On the other hand, as the word entity encompasses something which might only have an abstract or intangible existence, the impressions gained from the process equally suggest that a posthuman entity is also established through the thoughts, discussions, and speculations that Homo Viridis initiates. This relates to Braidotti’s (2018: 2, 13) idea of the posthuman as a form of conceptual persona that can act as a navigation tool to illuminate both discursive and material power formations while showing “(...) what we are ceasing to be and what we are in the process of becoming” (Braidotti 2018: 22-23).

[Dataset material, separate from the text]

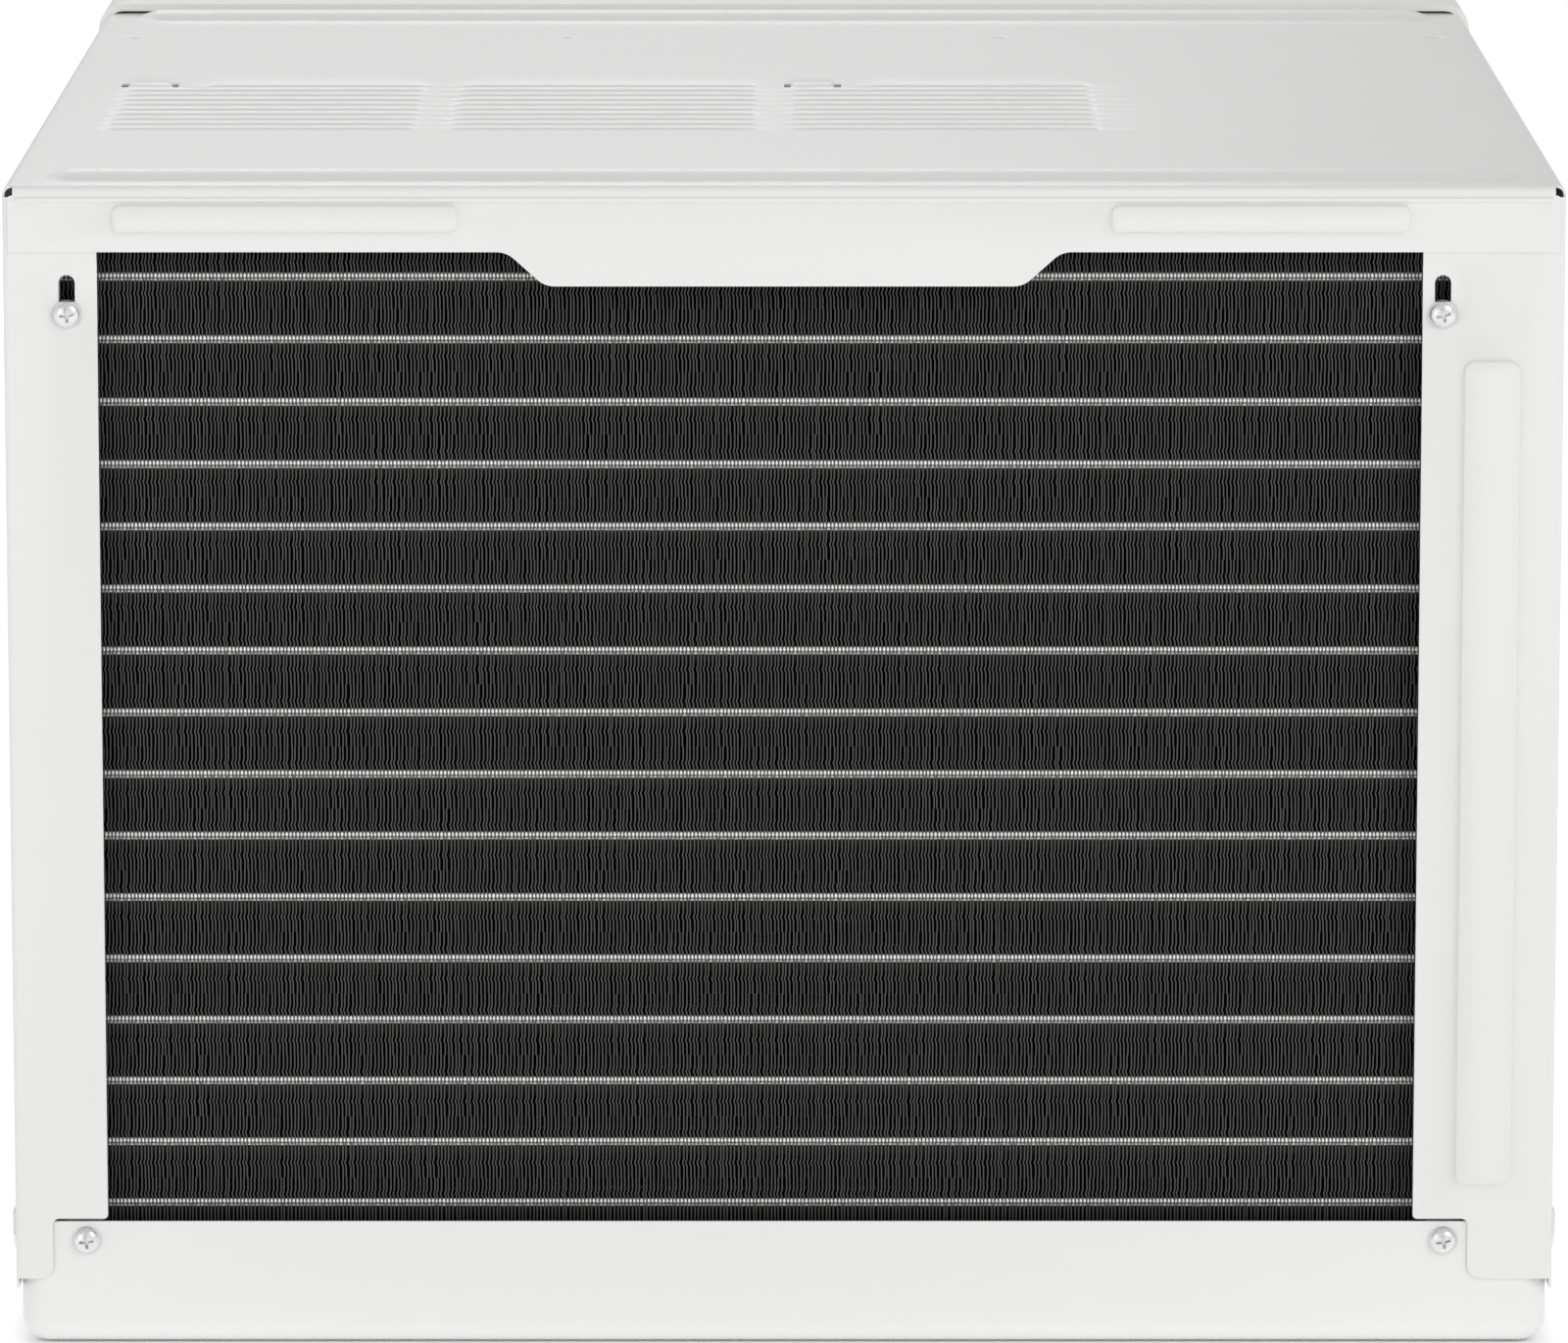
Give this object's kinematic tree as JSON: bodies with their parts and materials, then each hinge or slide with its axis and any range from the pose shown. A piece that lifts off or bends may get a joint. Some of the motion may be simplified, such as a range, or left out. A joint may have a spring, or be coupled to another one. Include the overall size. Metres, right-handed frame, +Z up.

Through the project, the posthuman entity emerges from conceptual reality as a potential being that can guide discussions and alter what a subject can become. For instance, the installation sparked discussions among visitors about how humans depend on the precarious existences of other species in order to maintain a Western standard of living.


In that sense, although posthuman entity is used here in the singular, we suggest that a posthuman entity is not an individual subject but a composite unit of two or more actors that become interlaced. Posthuman and entity are not opposing concepts, and may combine to generate visions of how organisms and elements can intertwine, and reciprocally affect each other, to co-constitute what is or will be.